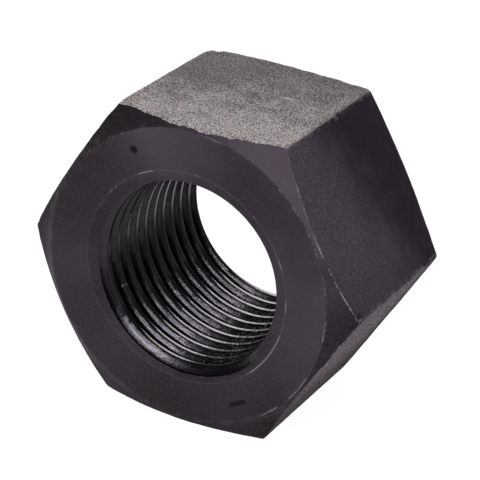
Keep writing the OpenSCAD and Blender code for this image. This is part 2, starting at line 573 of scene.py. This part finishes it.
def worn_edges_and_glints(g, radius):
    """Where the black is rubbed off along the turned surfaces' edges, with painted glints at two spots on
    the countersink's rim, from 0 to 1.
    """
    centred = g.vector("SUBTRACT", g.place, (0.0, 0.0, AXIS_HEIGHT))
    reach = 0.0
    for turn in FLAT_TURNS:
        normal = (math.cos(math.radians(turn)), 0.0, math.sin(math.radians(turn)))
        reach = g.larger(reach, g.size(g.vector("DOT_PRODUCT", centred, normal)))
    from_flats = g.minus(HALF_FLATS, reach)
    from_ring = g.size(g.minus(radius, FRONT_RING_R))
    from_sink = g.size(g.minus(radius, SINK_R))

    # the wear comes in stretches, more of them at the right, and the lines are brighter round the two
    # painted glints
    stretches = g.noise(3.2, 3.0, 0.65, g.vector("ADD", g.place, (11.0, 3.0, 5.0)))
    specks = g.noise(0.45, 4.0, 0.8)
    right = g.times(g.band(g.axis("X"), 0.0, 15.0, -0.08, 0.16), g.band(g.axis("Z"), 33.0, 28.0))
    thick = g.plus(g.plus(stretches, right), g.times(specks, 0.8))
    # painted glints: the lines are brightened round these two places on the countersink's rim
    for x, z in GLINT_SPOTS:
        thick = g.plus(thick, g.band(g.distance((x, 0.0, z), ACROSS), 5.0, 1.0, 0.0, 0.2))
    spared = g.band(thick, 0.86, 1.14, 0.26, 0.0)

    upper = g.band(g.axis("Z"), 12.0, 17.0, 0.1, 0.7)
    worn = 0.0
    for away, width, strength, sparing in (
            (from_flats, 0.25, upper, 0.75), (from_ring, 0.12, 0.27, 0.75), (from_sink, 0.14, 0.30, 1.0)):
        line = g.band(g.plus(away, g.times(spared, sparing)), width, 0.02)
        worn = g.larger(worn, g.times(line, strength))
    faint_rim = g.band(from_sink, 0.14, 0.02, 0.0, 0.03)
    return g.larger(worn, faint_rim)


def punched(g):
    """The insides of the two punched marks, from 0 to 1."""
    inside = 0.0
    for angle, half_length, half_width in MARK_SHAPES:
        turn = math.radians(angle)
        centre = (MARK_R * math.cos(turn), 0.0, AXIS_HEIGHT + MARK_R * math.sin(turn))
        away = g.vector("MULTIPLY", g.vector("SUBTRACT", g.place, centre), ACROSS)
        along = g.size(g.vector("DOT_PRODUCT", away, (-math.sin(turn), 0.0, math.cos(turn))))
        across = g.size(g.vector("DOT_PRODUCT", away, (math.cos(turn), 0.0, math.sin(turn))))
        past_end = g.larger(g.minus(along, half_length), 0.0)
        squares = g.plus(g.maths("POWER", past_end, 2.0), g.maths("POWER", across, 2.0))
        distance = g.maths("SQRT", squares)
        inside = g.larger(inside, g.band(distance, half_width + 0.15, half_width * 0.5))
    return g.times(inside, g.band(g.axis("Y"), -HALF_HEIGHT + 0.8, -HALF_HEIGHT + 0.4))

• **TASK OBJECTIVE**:
Copy, please, exactly the lines that start at the first line of the data and end at the line containing "from_sink = g.size(g.minus(radius, SINK_R))", both kept and no others.

• **FINISHED TASK**:
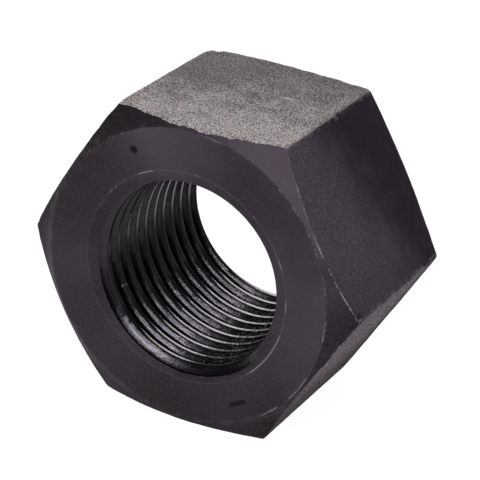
Keep writing the OpenSCAD and Blender code for this image. This is part 2, starting at line 573 of scene.py. This part finishes it.
def worn_edges_and_glints(g, radius):
    """Where the black is rubbed off along the turned surfaces' edges, with painted glints at two spots on
    the countersink's rim, from 0 to 1.
    """
    centred = g.vector("SUBTRACT", g.place, (0.0, 0.0, AXIS_HEIGHT))
    reach = 0.0
    for turn in FLAT_TURNS:
        normal = (math.cos(math.radians(turn)), 0.0, math.sin(math.radians(turn)))
        reach = g.larger(reach, g.size(g.vector("DOT_PRODUCT", centred, normal)))
    from_flats = g.minus(HALF_FLATS, reach)
    from_ring = g.size(g.minus(radius, FRONT_RING_R))
    from_sink = g.size(g.minus(radius, SINK_R))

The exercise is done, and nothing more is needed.